With the change to the OCAML unix library and these changes to mldonkey, I no
longer have any orphaned file descriptors and continue to have a high ID.



So if someone that knows the OCAML developers, maybe you could get them to
change the OCAML unix library.



The other question is on Mac OS X, why is sa_family sometimes not defined in
alloc_sockaddr?  I have not looked at what the value is, but it may be that
the value is AF_INET6 and HAS_IPV6 is not defined in the makefile for making
OCAML on Mac OS X.  It could be that if HAS_IPV6 was defined for Mac OS X
when OCAML was made, that the error would not have occurred.



Shunga





-------------------------------------------------------
Date: Fri 01/07/2005 at 02:26       By: Anonymous
Although I don't understand the source of the problem, I think I now know the
reason for the orphaned socket on Mac OS X.  I believe the source of the
problem is the OCAML Unix.accept routine.  This routine I think calls the
OCAML unix_accept routine defined in ocaml-3.08.0/otherlibs/unix/accept.c and
the code looks like this:



CAMLprim value unix_accept(value sock)

{

  int retcode;

  value res;

  value a;

  union sock_addr_union addr;

  socklen_param_type addr_len;

  

  addr_len = sizeof(addr);

  enter_blocking_section();

  retcode = accept(Int_val(sock), &addr.s_gen, &addr_len);

  leave_blocking_section();

  if (retcode == -1) uerror("accept", Nothing);

  a = alloc_sockaddr(&addr, addr_len);

  Begin_root (a);

    res = alloc_small(2, 0);

    Field(res, 0) = Val_int(retcode);

    Field(res, 1) = a;

  End_roots();

  return res;

}



Notice that the unix accept routine is called which creates a file descriptor
in retcode (assuming no error).    Then this routine calls alloc_sockaddr
which is defined in ocaml-3.08.0/otherlibs/unix/socketaddr.c and this routine
looks like this:



value alloc_sockaddr(union sock_addr_union * adr /*in*/,

                     socklen_param_type adr_len)

{

  value res;

  switch(adr->s_gen.sa_family) {

#ifndef _WIN32

  case AF_UNIX:

    { value n = copy_string(adr->s_unix.sun_path);

      Begin_root (n);

        res = alloc_small(1, 0);

        Field(res,0) = n;

      End_roots();

      break;

    }

#endif 

  case AF_INET: 

    { value a = alloc_inet_addr(&adr->s_inet.sin_addr);

      Begin_root (a);

        res = alloc_small(2, 1);

        Field(res,0) = a;

        Field(res,1) = Val_int(ntohs(adr->s_inet.sin_port));

      End_roots();

      break;

    }

#ifdef HAS_IPV6

  case AF_INET6:

    { value a = alloc_inet6_addr(&adr->s_inet6.sin6_addr);

      Begin_root (a);

        res = alloc_small(2, 1);

        Field(res,0) = a;

        Field(res,1) = Val_int(ntohs(adr->s_inet6.sin6_port));

      End_roots();

      break;

    }

#endif

  default:

    unix_error(EAFNOSUPPORT, "", Nothing);

  }

  return res;

}



Note that if the sa_family doesn't match any case, the default is to set the
unix error to "EAFNOSUPPORT" which is exactly the error that is seen in
mldonkey.   Now I'm not sure exactly what happens when unix_error is called,
but if alloc_socketaddr doesn't return in unix_accept that would keep retcode
from being put into the result of unix_accept which would mean that there
would be no way in mldonkey to access the file descriptor to close it when
this error occurs.   If this is true, the problem has to be corrected in the
OCAML library by closing retcode if alloc_sockaddr gets an error.

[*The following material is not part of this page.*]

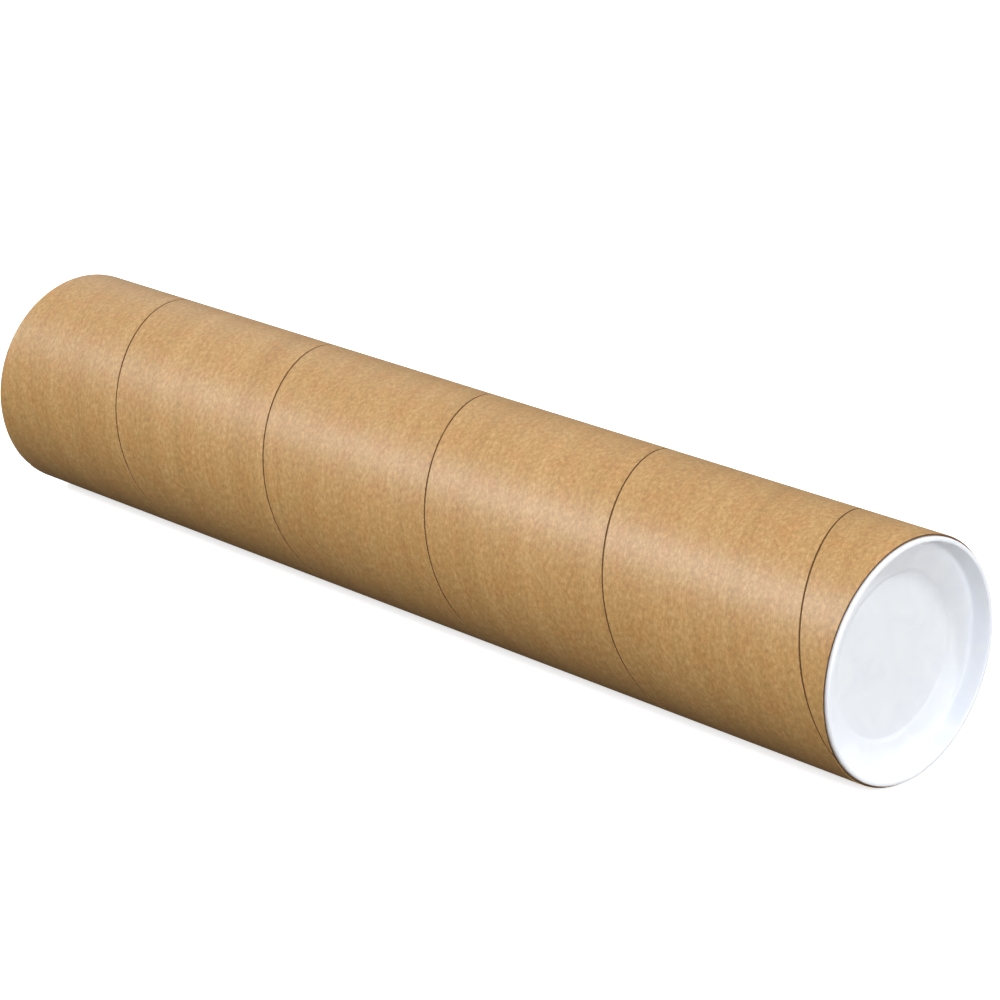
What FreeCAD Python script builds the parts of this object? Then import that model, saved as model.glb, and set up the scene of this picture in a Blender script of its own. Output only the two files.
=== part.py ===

On the other hand if alloc_sockaddr does return after calling unix_error and
unix_accept does fill in the return value with the file descriptor (retcode),
then the mldonkey code would have to "close s" in the error part of the
routine and I don't know OCAML well enough to figure out how to get to s to
close it.



So, bottom line is that it may be that the OCAML library needs to be modified
to close the file descriptor in retcode if alloc_sockaddr gets an error.



Shunga

-------------------------------------------------------
Date: Thu 01/06/2005 at 16:55       By: spiralvoice <spiralvoice>
Just my observation: with 2-5-28i and this patch I always got LowID´s,
without it HighID´s.

-------------------------------------------------------
Date: Thu 01/06/2005 at 14:47       By: Shunga <shunga>
Adding the begin/end around the "try" in tcp_handler fixed the compilation
warning bug didn't change anything.  It still appears that when "close t" is
performed that the socket for port 4662 is closed and from that point on
because that port is now closed future server connections get a low ID.   The
error in the log "Exception tcp_handler:  failed: Address family not supported
by protocol family" appears to be an error due to a Unix connect call and not
due to the accept call, although when I added a Unix.Unix_error match to the
try, Unix.Unix_error was never matched, only "e".  What I would like to try
but don't know how to do is when the error occurs, close the socket "s" that
was created by the Unix.accept call instead of closing t (which appears to be
the socket for port 4662).  I expect that whaterver the problem is, it is not
actually in tcp_handler, but somewhere else and perhaps related to a connect
call.



Shunga



-------------------------------------------------------
Date: Thu 01/06/2005 at 14:06       By: Anonymous
I compiled the tag-2-5-29ab source that you pointed to that schlumpf provided
with no changes.  After I posted the bug and the "try" suggestion to
illustrate the error, I did notice the compilation warning and added the
begin/end combination just as you did in the patch.  As I recall, it didn't
change anything, but I'll try it once more to make sure using the
tag-2-5-29ab source..



Shunga

-------------------------------------------------------
Date: Thu 01/06/2005 at 13:40       By: Anonymous
I compiled the tag-2-5-29ab source that you pointed to that schlumpf provided
with no changes.  After I posted the bug and the "try" suggestion to
illustrate the error, I did notice the compilation warning and added the
begin/end combination just as you did in the patch.  As I recall, it didn't
change anything, but I'll try it once more to make sure using the
tag-2-5-29ab source..



Shunga

-------------------------------------------------------
Date: Thu 01/06/2005 at 04:55       By: Amorphous <amorphous>
did you try that with or without the patch i posted in the forum linked in my
last comment to this bug? if without please try with it applied. (oh and no
need to message me through savannah i get notified on changes of bugs i
posted to)



-------------------------------------------------------
Date: Thu 01/06/2005 at 03:33       By: Shunga <shunga>
When I suggested the try, I noticed the same thing that I'm noticing with
2.5.29ab.  When I originally suggested the "try" in tcp_handler to illustrate
the error, I noticed the following issue which also occurs with the patch. 
When the error occurs and the "close t" is issued, that close apparently
closes the socket on port 4662.  After that occurs, it is true that there are
no more orphaned file descriptors, however, it appears that any additional
connections to servers results in a lowid.  For example in my console log,
after the error occurs, I start seeing the following when attaching to new
servers:



+-- From server  [193.41.142.148:10000] ------

| WARNING : You have a lowid. Please review your network config and/or your
settings.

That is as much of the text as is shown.